Recruiting and retaining quality educators and staff remains a top challenge and priority for the local school district. DAAC identified areas of focus and possible solutions as Eagle County School District continues tackling these areas.
Eagle County School District/Courtesy Photo

While both retaining and recruiting were identified as priorities, the committee felt strongly that these two related issues should be considered separately, Russell said.

For years, retaining educators has been identified as a priority by the district and DAAC. In this year’s report, the advisory group recommended the district focus specifically on reducing workload and increasing support to aid with its retention efforts.

“In the last year, we’ve done a lot with professional development and increasing planning time, and the DAAC committee really wanted to make sure we emphasized that as well as increasing supports for teachers in the classroom,” Russell said of the first recommendation.

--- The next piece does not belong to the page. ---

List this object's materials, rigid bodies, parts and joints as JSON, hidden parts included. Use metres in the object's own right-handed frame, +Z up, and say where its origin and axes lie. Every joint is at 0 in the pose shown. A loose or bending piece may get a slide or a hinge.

In increasing support, the committee pointed to needing better communication of benefits, making teachers feel valued and supported, exploring alternative work schedules with community partnerships, and potentially offering financial assistance with housing or cost-of-living through increased partnerships with local businesses.

Recruiting

Following national trends, Eagle County School District has faced significant challenges in recruiting educators in recent years. On Wednesday, during a recruiting update, Adele Wilson, the district’s chief human resources officer, said the district is “kind of in a crisis mode, not just for teachers and educators, but also for our support employees.”

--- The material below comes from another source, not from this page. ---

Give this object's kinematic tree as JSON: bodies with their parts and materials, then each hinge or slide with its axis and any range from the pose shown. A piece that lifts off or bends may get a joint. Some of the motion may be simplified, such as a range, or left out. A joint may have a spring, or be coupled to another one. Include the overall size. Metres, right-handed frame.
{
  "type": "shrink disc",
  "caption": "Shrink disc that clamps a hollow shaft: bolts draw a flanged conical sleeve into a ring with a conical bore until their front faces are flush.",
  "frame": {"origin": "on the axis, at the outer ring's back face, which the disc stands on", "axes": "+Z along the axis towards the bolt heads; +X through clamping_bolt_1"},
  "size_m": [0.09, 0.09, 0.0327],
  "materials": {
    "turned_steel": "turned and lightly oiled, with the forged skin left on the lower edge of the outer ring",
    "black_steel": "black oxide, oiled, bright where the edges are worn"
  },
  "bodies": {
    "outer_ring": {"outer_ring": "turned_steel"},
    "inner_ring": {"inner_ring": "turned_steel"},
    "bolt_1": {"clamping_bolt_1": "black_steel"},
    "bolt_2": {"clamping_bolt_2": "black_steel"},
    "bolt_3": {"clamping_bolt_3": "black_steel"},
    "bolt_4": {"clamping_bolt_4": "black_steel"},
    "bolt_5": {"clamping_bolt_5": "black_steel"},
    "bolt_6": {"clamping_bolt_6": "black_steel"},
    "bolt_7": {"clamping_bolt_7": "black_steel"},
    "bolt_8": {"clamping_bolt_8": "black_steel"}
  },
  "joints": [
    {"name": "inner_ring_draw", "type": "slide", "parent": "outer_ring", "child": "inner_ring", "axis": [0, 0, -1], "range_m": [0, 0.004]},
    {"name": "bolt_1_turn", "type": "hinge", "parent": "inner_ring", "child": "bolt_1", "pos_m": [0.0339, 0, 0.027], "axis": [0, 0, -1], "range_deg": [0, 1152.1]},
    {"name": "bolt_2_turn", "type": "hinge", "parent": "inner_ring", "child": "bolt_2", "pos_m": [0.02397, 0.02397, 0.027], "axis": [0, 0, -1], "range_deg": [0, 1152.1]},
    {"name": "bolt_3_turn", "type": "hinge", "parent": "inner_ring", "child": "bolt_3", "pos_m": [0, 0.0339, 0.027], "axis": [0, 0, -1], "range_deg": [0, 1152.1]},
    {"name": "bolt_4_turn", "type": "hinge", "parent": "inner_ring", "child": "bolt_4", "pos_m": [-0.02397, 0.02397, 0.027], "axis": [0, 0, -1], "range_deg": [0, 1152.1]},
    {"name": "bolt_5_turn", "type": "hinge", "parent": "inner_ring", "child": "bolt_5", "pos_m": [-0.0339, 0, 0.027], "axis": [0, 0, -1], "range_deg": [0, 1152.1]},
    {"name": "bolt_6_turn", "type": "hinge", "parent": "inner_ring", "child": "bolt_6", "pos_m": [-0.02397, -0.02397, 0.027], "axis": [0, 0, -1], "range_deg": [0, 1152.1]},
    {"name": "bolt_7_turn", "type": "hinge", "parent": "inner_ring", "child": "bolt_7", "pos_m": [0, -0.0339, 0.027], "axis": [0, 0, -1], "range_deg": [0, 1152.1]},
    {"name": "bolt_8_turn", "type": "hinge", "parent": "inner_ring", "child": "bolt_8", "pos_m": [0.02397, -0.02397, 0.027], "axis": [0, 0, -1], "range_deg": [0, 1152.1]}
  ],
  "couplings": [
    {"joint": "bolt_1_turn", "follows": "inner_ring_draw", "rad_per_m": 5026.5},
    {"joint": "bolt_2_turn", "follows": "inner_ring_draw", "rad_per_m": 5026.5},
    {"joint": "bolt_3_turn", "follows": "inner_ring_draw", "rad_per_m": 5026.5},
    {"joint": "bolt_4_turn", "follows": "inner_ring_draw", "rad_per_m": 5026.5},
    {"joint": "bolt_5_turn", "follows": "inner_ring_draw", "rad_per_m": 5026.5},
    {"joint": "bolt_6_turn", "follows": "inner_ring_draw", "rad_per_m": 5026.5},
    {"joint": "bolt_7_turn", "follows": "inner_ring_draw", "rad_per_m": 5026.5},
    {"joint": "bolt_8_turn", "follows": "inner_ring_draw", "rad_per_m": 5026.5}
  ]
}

“We have seen over the years, that the numbers have dwindled, we’ve heard about the educator shortage, we’ve heard about our struggles in the valley with housing, we’ve heard about the affordability,” Wilson said. “We have heard from every single principal when they’ve come and presented to us at the board meetings that staffing is an issue.”

Wilson reported that in August 2023 the district had 62 open positions — 35 certified and 27 support staff vacancies. With around 1,000 employees, this translates to a 6% vacancy rate. She added that as of April 2, the district had hired 24 individuals out of its total 80 vacant positions at the time, translating to a 5% vacancy rate.

“We’re making progress,” she said.

However, the challenge of recruiting remains. To assist with the challenge, the district has currently focused on ways to increase both the quality and quantity of applicants, Wilson said. This has included focusing on building relationships with educators in other countries, attending recruitment events, building pipelines for student teachers and more.

The district accountability committee suggested that the district also improve its communication as well as offer more competitive salaries — getting and staying in the top 10% of districts in the state — and have additional support for new hires.

Among its suggestions around communication was sharing alternative pathways for licensure with the community. 

“The DACC committee felt like there was a lot of interest in the community around people who might be seeking a second career option or a change in their career and they just don’t know the pathway for alternative licensure as a teacher or even as a support staff,” Russell said.

DAAC emphasized the importance of competitive salaries and things like housing stipends in hiring but also acknowledged the resource challenge to do so. Wilson also addressed the need for additional resources — including forming a recruitment team — in her presentation to the board.

“We didn’t pass our MLO (mill levy override) in November, I would support us going for another MLO to look to support salaries,” Wilson said. “We need some support because as we know Colorado and our funding is not nearly what we need to take care of our people.”